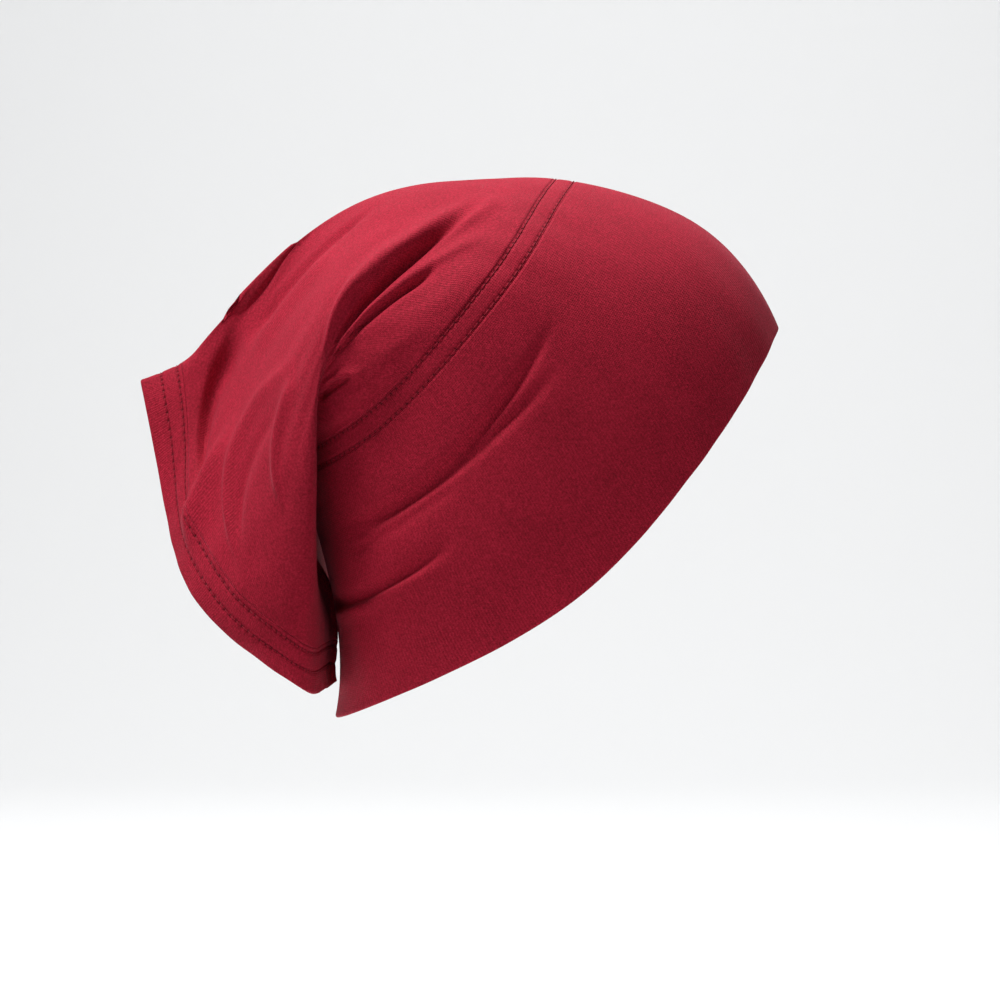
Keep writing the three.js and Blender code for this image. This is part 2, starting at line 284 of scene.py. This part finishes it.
def mesh_from_grid(name, points, uv, wrap_rows):
    """A mesh over rows and columns of points, closed round the columns and, with wrap_rows, from the last row to the
    first."""
    rows, columns = points.shape[:2]
    last = rows if wrap_rows else rows - 1
    r, c = np.meshgrid(np.arange(last), np.arange(columns), indexing="ij")
    r_next, c_next = (r + 1) % rows, (c + 1) % columns
    corners = np.stack([r * columns + c, r_next * columns + c, r_next * columns + c_next, r * columns + c_next], -1)
    mesh = bpy.data.meshes.new(name)
    mesh.vertices.add(rows * columns)
    mesh.vertices.foreach_set("co", points.reshape(-1).astype(np.float32))
    count = corners.shape[0] * corners.shape[1]
    mesh.loops.add(4 * count)
    mesh.loops.foreach_set("vertex_index", corners.reshape(-1).astype(np.int32))
    mesh.polygons.add(count)
    mesh.polygons.foreach_set("loop_start", np.arange(0, 4 * count, 4, dtype=np.int32))
    mesh.polygons.foreach_set("use_smooth", np.ones(count, bool))
    mesh.update(calc_edges=True)
    u_here, u_next = c / columns, (c + 1) / columns
    u = np.stack([u_here, u_here, u_next, u_next], -1) * FLAT_GIRTH
    v = np.stack([uv[r, c], uv[r_next, c], uv[r_next, c_next], uv[r, c_next]], -1)
    layer = mesh.uv_layers.new(name="cloth")
    layer.data.foreach_set("uv", np.stack([u, v], -1).reshape(-1).astype(np.float32))
    mesh.validate()
    return mesh


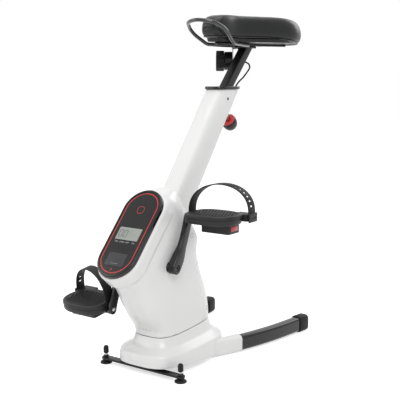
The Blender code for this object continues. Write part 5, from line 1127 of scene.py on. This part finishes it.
______
** WHAT IS REQUIRED **
Word for word, restate all of the data shown above.

** OUTPUT OF THE TASK **
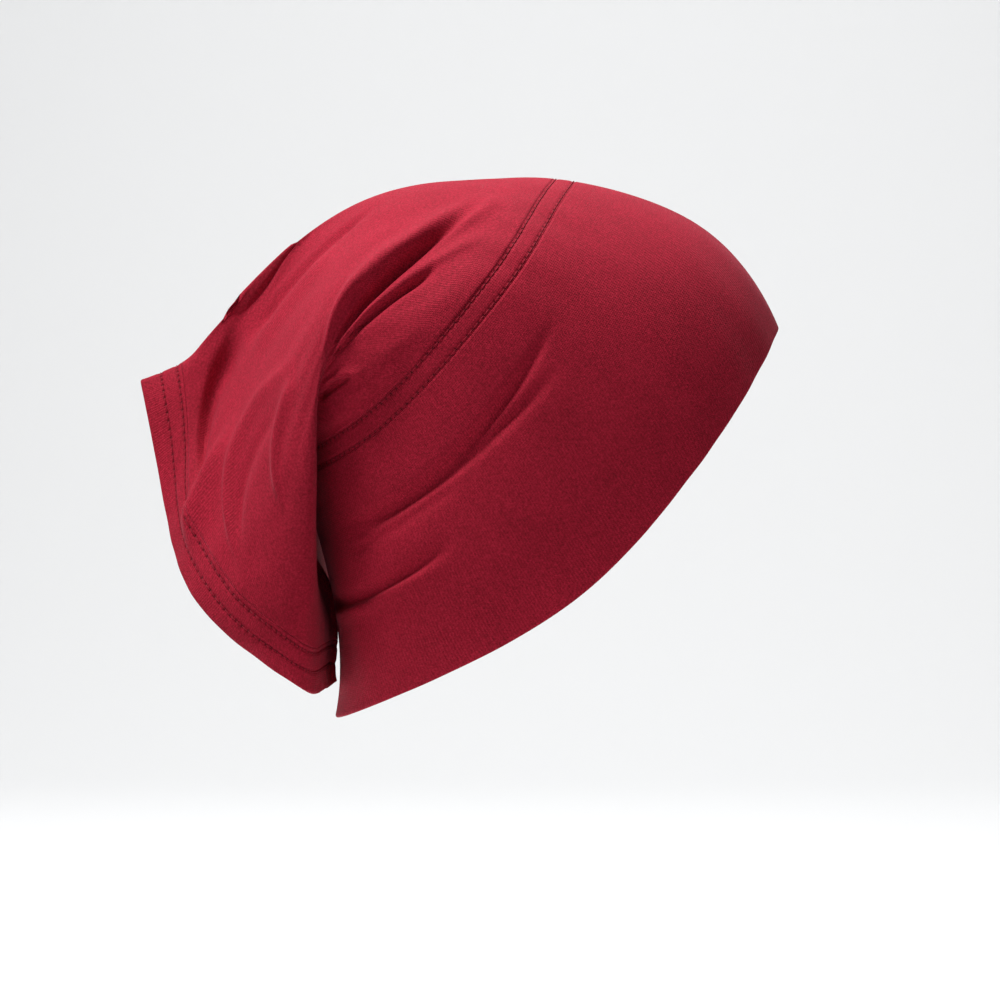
Keep writing the three.js and Blender code for this image. This is part 2, starting at line 284 of scene.py. This part finishes it.
def mesh_from_grid(name, points, uv, wrap_rows):
    """A mesh over rows and columns of points, closed round the columns and, with wrap_rows, from the last row to the
    first."""
    rows, columns = points.shape[:2]
    last = rows if wrap_rows else rows - 1
    r, c = np.meshgrid(np.arange(last), np.arange(columns), indexing="ij")
    r_next, c_next = (r + 1) % rows, (c + 1) % columns
    corners = np.stack([r * columns + c, r_next * columns + c, r_next * columns + c_next, r * columns + c_next], -1)
    mesh = bpy.data.meshes.new(name)
    mesh.vertices.add(rows * columns)
    mesh.vertices.foreach_set("co", points.reshape(-1).astype(np.float32))
    count = corners.shape[0] * corners.shape[1]
    mesh.loops.add(4 * count)
    mesh.loops.foreach_set("vertex_index", corners.reshape(-1).astype(np.int32))
    mesh.polygons.add(count)
    mesh.polygons.foreach_set("loop_start", np.arange(0, 4 * count, 4, dtype=np.int32))
    mesh.polygons.foreach_set("use_smooth", np.ones(count, bool))
    mesh.update(calc_edges=True)
    u_here, u_next = c / columns, (c + 1) / columns
    u = np.stack([u_here, u_here, u_next, u_next], -1) * FLAT_GIRTH
    v = np.stack([uv[r, c], uv[r_next, c], uv[r_next, c_next], uv[r, c_next]], -1)
    layer = mesh.uv_layers.new(name="cloth")
    layer.data.foreach_set("uv", np.stack([u, v], -1).reshape(-1).astype(np.float32))
    mesh.validate()
    return mesh


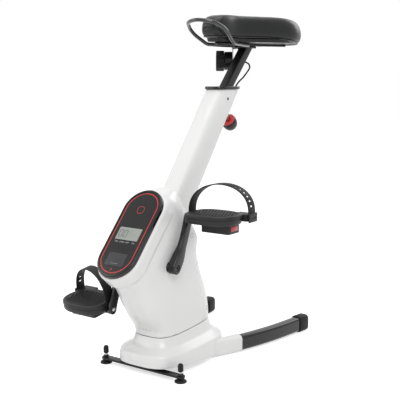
The Blender code for this object continues. Write part 5, from line 1127 of scene.py on. This part finishes it.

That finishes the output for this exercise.